The Serrano chili pepper is what is called for in my Mango Salsa recipe. The Serrano pepper is originally from the Mexican regions of Puebla and Hidalgo. This region is mountainous, and the name Serrano is derived from these sierras. The Serrano pepper is rated on the Scoville scale (shown below) on the lower end between 10,000 to 23,000 heat units. The scale ranges from 100 (mild) to a whopping 2,200,000 (Ouch, time for the hospital!). There’s even a chili pepper that is referred to as the “Ghost chili”, and you’ll see near the bottom of this index. There’s actually another chart of chemicals that range in heat from 16,000 for Capsiate to 16,000,000,000 for Resiniferotoxin… I’d definite stay away from these… Yikes!

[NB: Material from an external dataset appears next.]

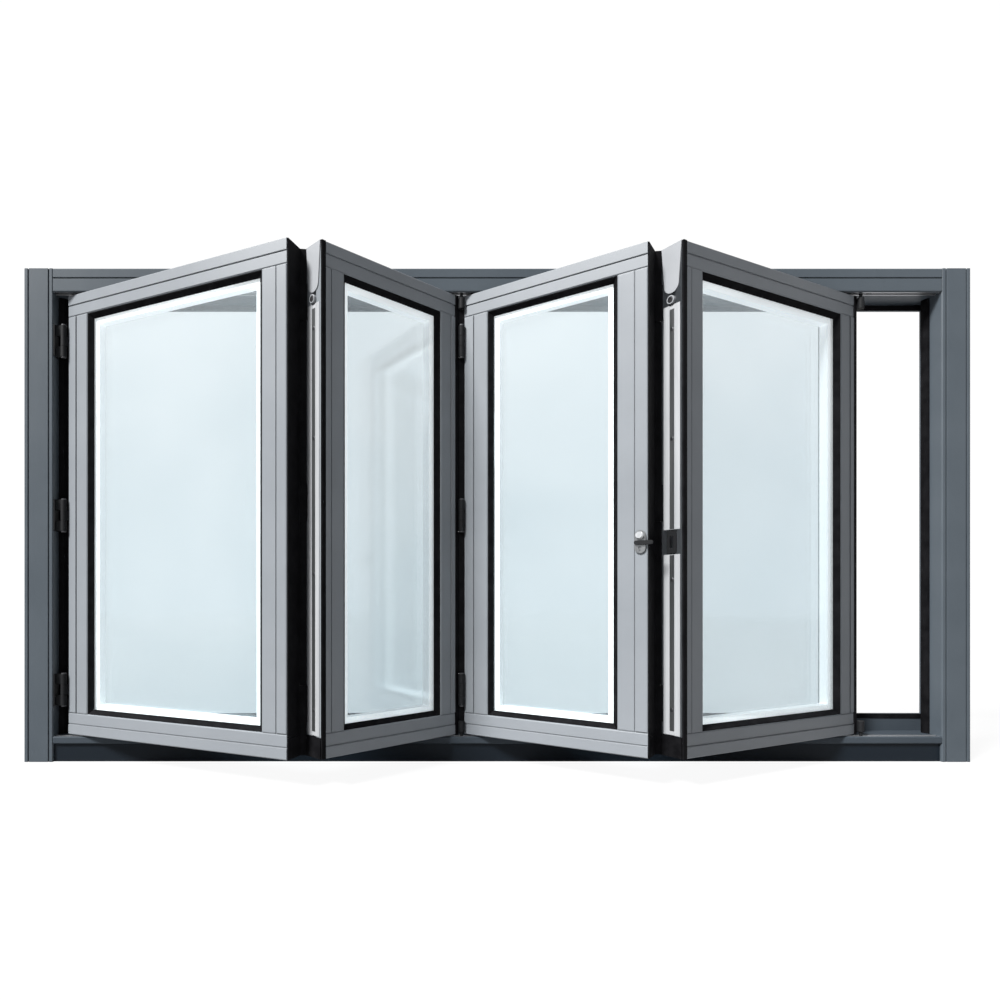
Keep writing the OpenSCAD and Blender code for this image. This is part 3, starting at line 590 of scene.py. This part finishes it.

Christopher Columbus was amongst the first to find these spicy items in the Caribbean and he called them peppers because of their likeness to the pepper used in Europe that had a similar hot and spicy taste not like other vegetables he’d experienced. He brought them back to Spain and on Columbus’ second expedition, the physician aboard used them for medicinal purposes. It’s thought that the chilies spread to Asia with the Portugese traders. As we all know, today chilies play a very large part in South Asian and Southeast Asian cuisines.
Take a quick look at the Scoville scale below according to Wikipedia. Notice that a jalapeño has a range of 2 groups and can actually be as mild as 1,000 and be as hot as 10,000. That explains why sometimes when you buy one for a recipe, your control over the heat index can vary so much. I would recommend starting off with a little, taste, and adjust accordingly.